YOUR INSTRUCTIONS: Set down only the lines running from the one with "scene.py. More parts follow." to the one with "FLOOR_GLOW_SHARE = 0.94", both lines included, exactly as they stand, please.

SUPPLIED RECORDS:
** begin **

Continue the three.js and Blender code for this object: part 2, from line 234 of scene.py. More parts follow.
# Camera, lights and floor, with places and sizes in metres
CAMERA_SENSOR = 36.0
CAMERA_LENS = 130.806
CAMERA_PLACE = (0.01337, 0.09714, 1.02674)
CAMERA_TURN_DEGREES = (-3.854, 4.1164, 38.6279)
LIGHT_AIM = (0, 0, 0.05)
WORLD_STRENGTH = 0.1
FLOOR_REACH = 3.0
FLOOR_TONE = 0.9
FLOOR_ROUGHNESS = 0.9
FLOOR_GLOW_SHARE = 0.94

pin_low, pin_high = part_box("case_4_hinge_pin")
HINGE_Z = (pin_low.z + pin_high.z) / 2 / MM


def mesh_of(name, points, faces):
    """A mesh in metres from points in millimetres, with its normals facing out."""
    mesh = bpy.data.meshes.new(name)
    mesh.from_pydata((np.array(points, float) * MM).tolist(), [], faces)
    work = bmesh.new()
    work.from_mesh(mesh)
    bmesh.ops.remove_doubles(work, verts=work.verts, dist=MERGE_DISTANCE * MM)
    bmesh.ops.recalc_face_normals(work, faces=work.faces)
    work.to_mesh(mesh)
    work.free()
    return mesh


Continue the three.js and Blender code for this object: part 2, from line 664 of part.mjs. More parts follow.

** end **
** begin **

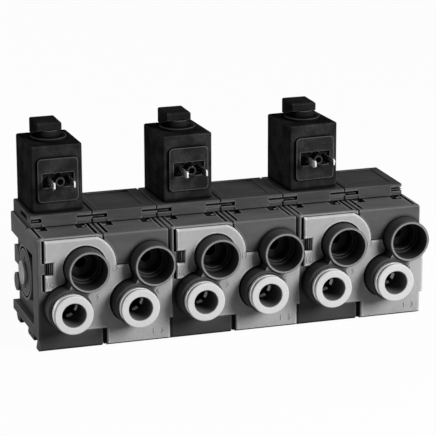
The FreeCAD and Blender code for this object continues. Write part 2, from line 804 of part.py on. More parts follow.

** end **

ANSWER TO THE EXERCISE:
Continue the three.js and Blender code for this object: part 2, from line 234 of scene.py. More parts follow.
# Camera, lights and floor, with places and sizes in metres
CAMERA_SENSOR = 36.0
CAMERA_LENS = 130.806
CAMERA_PLACE = (0.01337, 0.09714, 1.02674)
CAMERA_TURN_DEGREES = (-3.854, 4.1164, 38.6279)
LIGHT_AIM = (0, 0, 0.05)
WORLD_STRENGTH = 0.1
FLOOR_REACH = 3.0
FLOOR_TONE = 0.9
FLOOR_ROUGHNESS = 0.9
FLOOR_GLOW_SHARE = 0.94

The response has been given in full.